If both codes are 0000,(bitwise OR of the codes yields 0000 ) line lies completely
inside the window: pass the endpoints to the draw routine.

If both codes have a 1 in the same bit position (bitwise AND of the codes is not
0000), the line lies outside the window. It can be trivially rejected.
3. If a line cannot be trivially accepted or rejected, at least one of the two endpoints
must lie outside the window and the line segment crosses a window edge. This line
must be clipped at the window edge before being passed to the drawing routine.
4. Examine one of the endpoints, say P1=(x1,y1).
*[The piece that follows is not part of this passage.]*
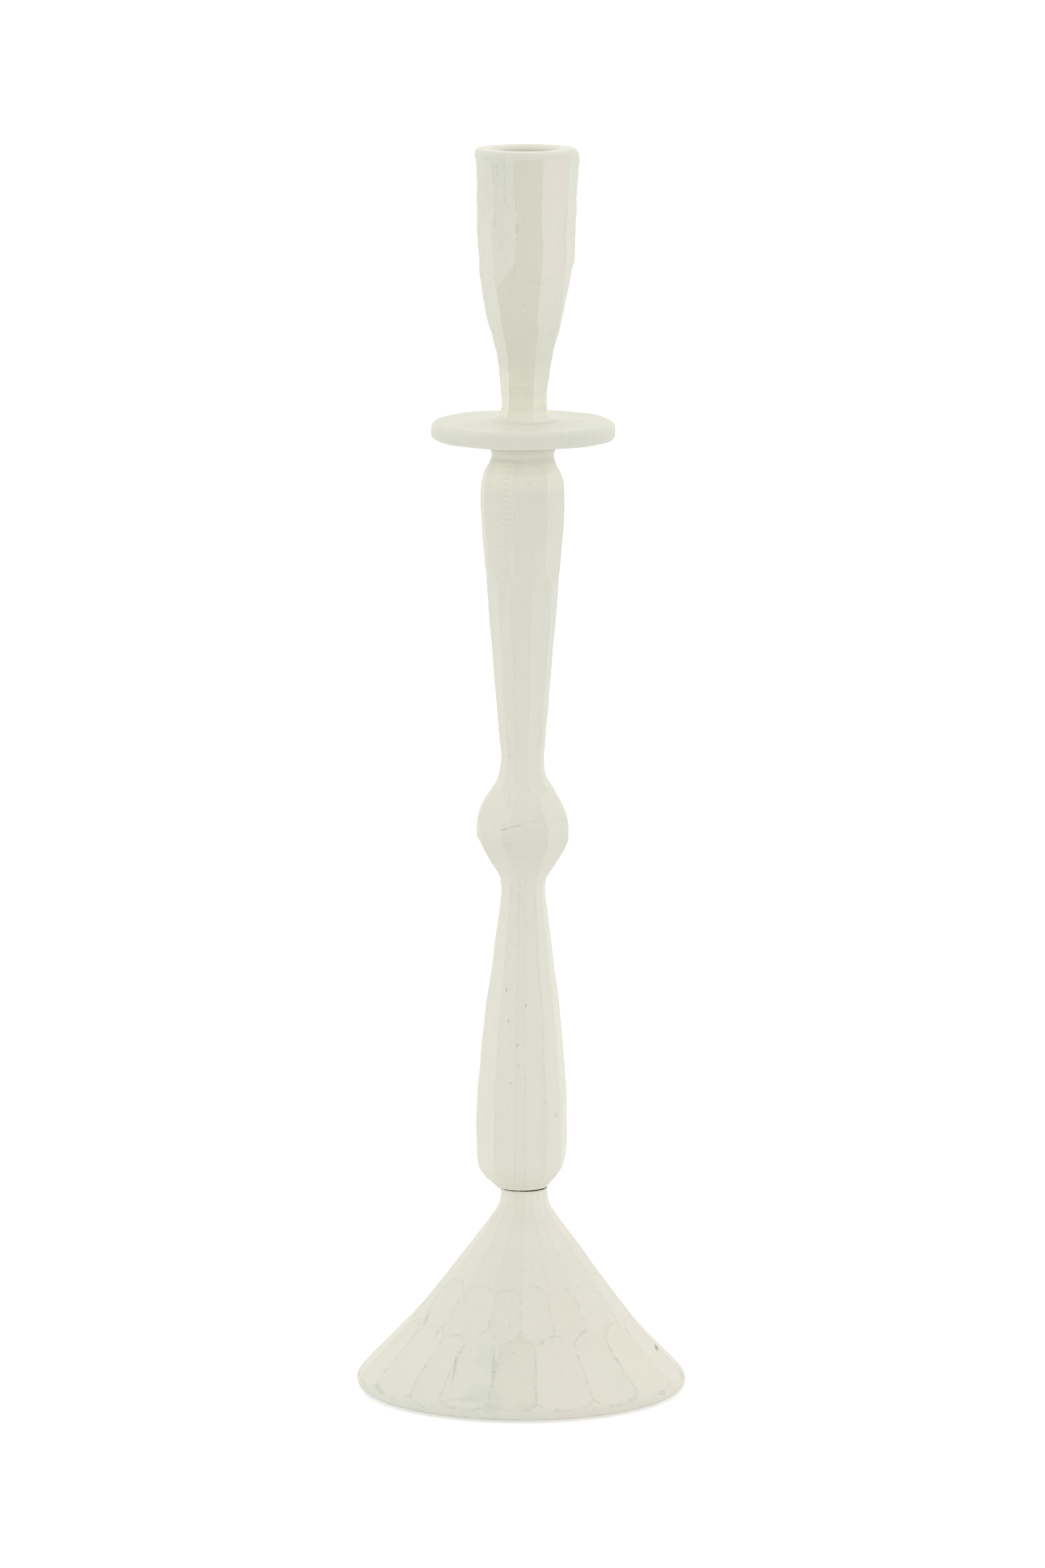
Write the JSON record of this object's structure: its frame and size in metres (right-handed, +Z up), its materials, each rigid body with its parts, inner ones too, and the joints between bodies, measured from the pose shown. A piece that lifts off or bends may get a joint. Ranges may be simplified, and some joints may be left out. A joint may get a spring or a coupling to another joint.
{
  "type": "candlestick",
  "caption": "Tall hand-carved painted wooden candlestick: faceted cone base, waisted stem with a bead, round drip pan and slim candle cup; the stem unscrews from the base.",
  "frame": {"origin": "on the table, under the centre of the round base", "axes": "+Z up along the stem and the candle, +X to the right of the front, +Y to the back"},
  "size_m": [0.1218, 0.1218, 0.46],
  "materials": {
    "painted_wood": "matt off-white paint over carved wood",
    "bare_wood": "bare beech",
    "zinc_steel": "zinc plated",
    "brass": "bright",
    "felt": "pressed wool felt"
  },
  "bodies": {
    "base_unit": {"base": "painted_wood", "felt_pad": "felt", "threaded_insert": "brass"},
    "stud_unit": {"stud": "zinc_steel"},
    "stem_unit": {"stem": "painted_wood", "drip_pan": "painted_wood", "candle_cup": "painted_wood", "dowel": "bare_wood"}
  },
  "joints": [
    {"name": "stud_rise", "type": "slide", "parent": "base_unit", "child": "stud_unit", "axis": [0, 0, 1], "range_m": [0, 0.0175]},
    {"name": "stem_unscrew", "type": "hinge", "parent": "stud_unit", "child": "stem_unit", "pos_m": [0, 0, 0.0755], "axis": [0, 0, 1], "range_deg": [0, 6300]}
  ],
  "couplings": [
    {"joint": "stem_unscrew", "follows": "stud_rise", "rad_per_m": 6283.2}
  ]
}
Read P1 's 4-bit code in order: Left-to-
Right, Bottom-to-Top.
5. When a set bit (1) is found, compute the intersection I of the corresponding window
edge with the line from P1 to P2. Replace P1 with I and repeat the algorithm.

Before Clipping

1. Consider the line segment AD. Point A has an outcode of 0000 and point D has an outcode of
1001. The logical AND of these outcodes is zero; therefore, the line cannot be trivally rejected.
Also, the logical OR of the outcodes is not zero; therefore, the line cannot be trivally accepted.
The algorithm then chooses D as the outside point (its outcode contains 1's). By our testing order,
we first use the top edge to clip AD at B. The algorithm then recomputes B's outcode as 0000.
With the next iteration of the algorithm, AB is tested and is trivially accepted and displayed.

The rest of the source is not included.